### Data supplied

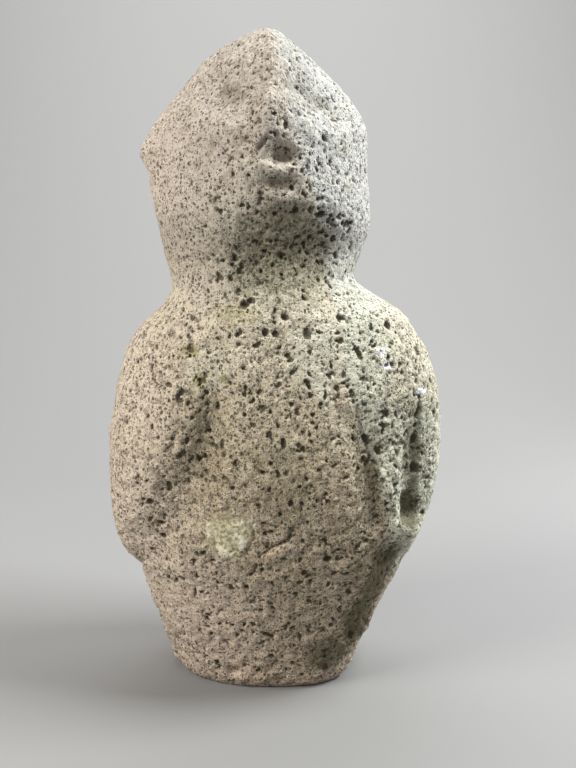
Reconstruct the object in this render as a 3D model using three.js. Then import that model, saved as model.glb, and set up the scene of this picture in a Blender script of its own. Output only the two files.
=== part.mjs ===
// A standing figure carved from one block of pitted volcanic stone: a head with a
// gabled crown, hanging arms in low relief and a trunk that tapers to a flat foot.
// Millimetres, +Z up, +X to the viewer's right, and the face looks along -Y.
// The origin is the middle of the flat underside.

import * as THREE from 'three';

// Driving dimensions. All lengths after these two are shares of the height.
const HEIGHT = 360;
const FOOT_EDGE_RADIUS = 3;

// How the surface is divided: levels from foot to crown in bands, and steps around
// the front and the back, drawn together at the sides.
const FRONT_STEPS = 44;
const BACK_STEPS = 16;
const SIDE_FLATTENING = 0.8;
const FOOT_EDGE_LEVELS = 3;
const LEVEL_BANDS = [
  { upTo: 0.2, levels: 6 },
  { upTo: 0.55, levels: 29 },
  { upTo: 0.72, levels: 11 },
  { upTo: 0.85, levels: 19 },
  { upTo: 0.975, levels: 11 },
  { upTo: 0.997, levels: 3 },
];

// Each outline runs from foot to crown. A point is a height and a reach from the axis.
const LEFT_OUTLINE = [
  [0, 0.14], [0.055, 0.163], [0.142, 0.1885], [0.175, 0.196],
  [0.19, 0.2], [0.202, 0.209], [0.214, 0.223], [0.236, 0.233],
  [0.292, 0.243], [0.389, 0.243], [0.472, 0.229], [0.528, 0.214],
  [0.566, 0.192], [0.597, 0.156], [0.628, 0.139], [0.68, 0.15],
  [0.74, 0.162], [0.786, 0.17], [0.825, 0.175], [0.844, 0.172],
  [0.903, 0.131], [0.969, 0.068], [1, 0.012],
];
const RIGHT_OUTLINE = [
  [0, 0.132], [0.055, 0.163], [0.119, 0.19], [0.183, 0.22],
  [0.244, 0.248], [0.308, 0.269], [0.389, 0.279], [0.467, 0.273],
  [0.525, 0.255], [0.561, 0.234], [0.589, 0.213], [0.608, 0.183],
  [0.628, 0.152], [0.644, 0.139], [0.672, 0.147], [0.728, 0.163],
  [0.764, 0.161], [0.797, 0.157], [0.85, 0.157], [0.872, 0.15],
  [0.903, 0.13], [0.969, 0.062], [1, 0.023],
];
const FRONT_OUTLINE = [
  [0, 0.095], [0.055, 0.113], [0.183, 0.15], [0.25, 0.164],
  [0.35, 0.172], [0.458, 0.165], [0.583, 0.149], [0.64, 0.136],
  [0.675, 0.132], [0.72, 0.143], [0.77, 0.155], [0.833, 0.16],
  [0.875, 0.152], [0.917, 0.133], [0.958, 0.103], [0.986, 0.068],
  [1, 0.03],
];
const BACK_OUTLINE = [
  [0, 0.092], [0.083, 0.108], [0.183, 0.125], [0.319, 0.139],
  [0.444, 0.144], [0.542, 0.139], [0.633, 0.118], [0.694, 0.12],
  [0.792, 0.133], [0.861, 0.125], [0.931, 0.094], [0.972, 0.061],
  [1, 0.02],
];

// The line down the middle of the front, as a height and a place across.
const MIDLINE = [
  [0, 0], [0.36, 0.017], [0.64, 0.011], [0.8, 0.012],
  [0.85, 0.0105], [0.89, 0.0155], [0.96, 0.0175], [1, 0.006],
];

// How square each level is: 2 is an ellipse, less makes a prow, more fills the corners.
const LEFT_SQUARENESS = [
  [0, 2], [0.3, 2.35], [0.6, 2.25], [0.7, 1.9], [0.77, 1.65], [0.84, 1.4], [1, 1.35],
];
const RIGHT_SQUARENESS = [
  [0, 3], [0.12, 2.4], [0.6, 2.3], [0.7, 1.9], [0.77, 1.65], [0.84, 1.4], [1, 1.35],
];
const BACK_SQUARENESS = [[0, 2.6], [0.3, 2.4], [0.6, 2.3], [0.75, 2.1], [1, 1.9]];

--

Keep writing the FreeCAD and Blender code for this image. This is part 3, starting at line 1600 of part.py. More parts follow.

### Exercise goal
Starting at the line that contains "Reconstruct the object" and stopping at the line that contains "import * as THREE from 'three';", transcribe the lines exactly; both boundary lines are to be included.

### Exercise output
Reconstruct the object in this render as a 3D model using three.js. Then import that model, saved as model.glb, and set up the scene of this picture in a Blender script of its own. Output only the two files.
=== part.mjs ===
// A standing figure carved from one block of pitted volcanic stone: a head with a
// gabled crown, hanging arms in low relief and a trunk that tapers to a flat foot.
// Millimetres, +Z up, +X to the viewer's right, and the face looks along -Y.
// The origin is the middle of the flat underside.

import * as THREE from 'three';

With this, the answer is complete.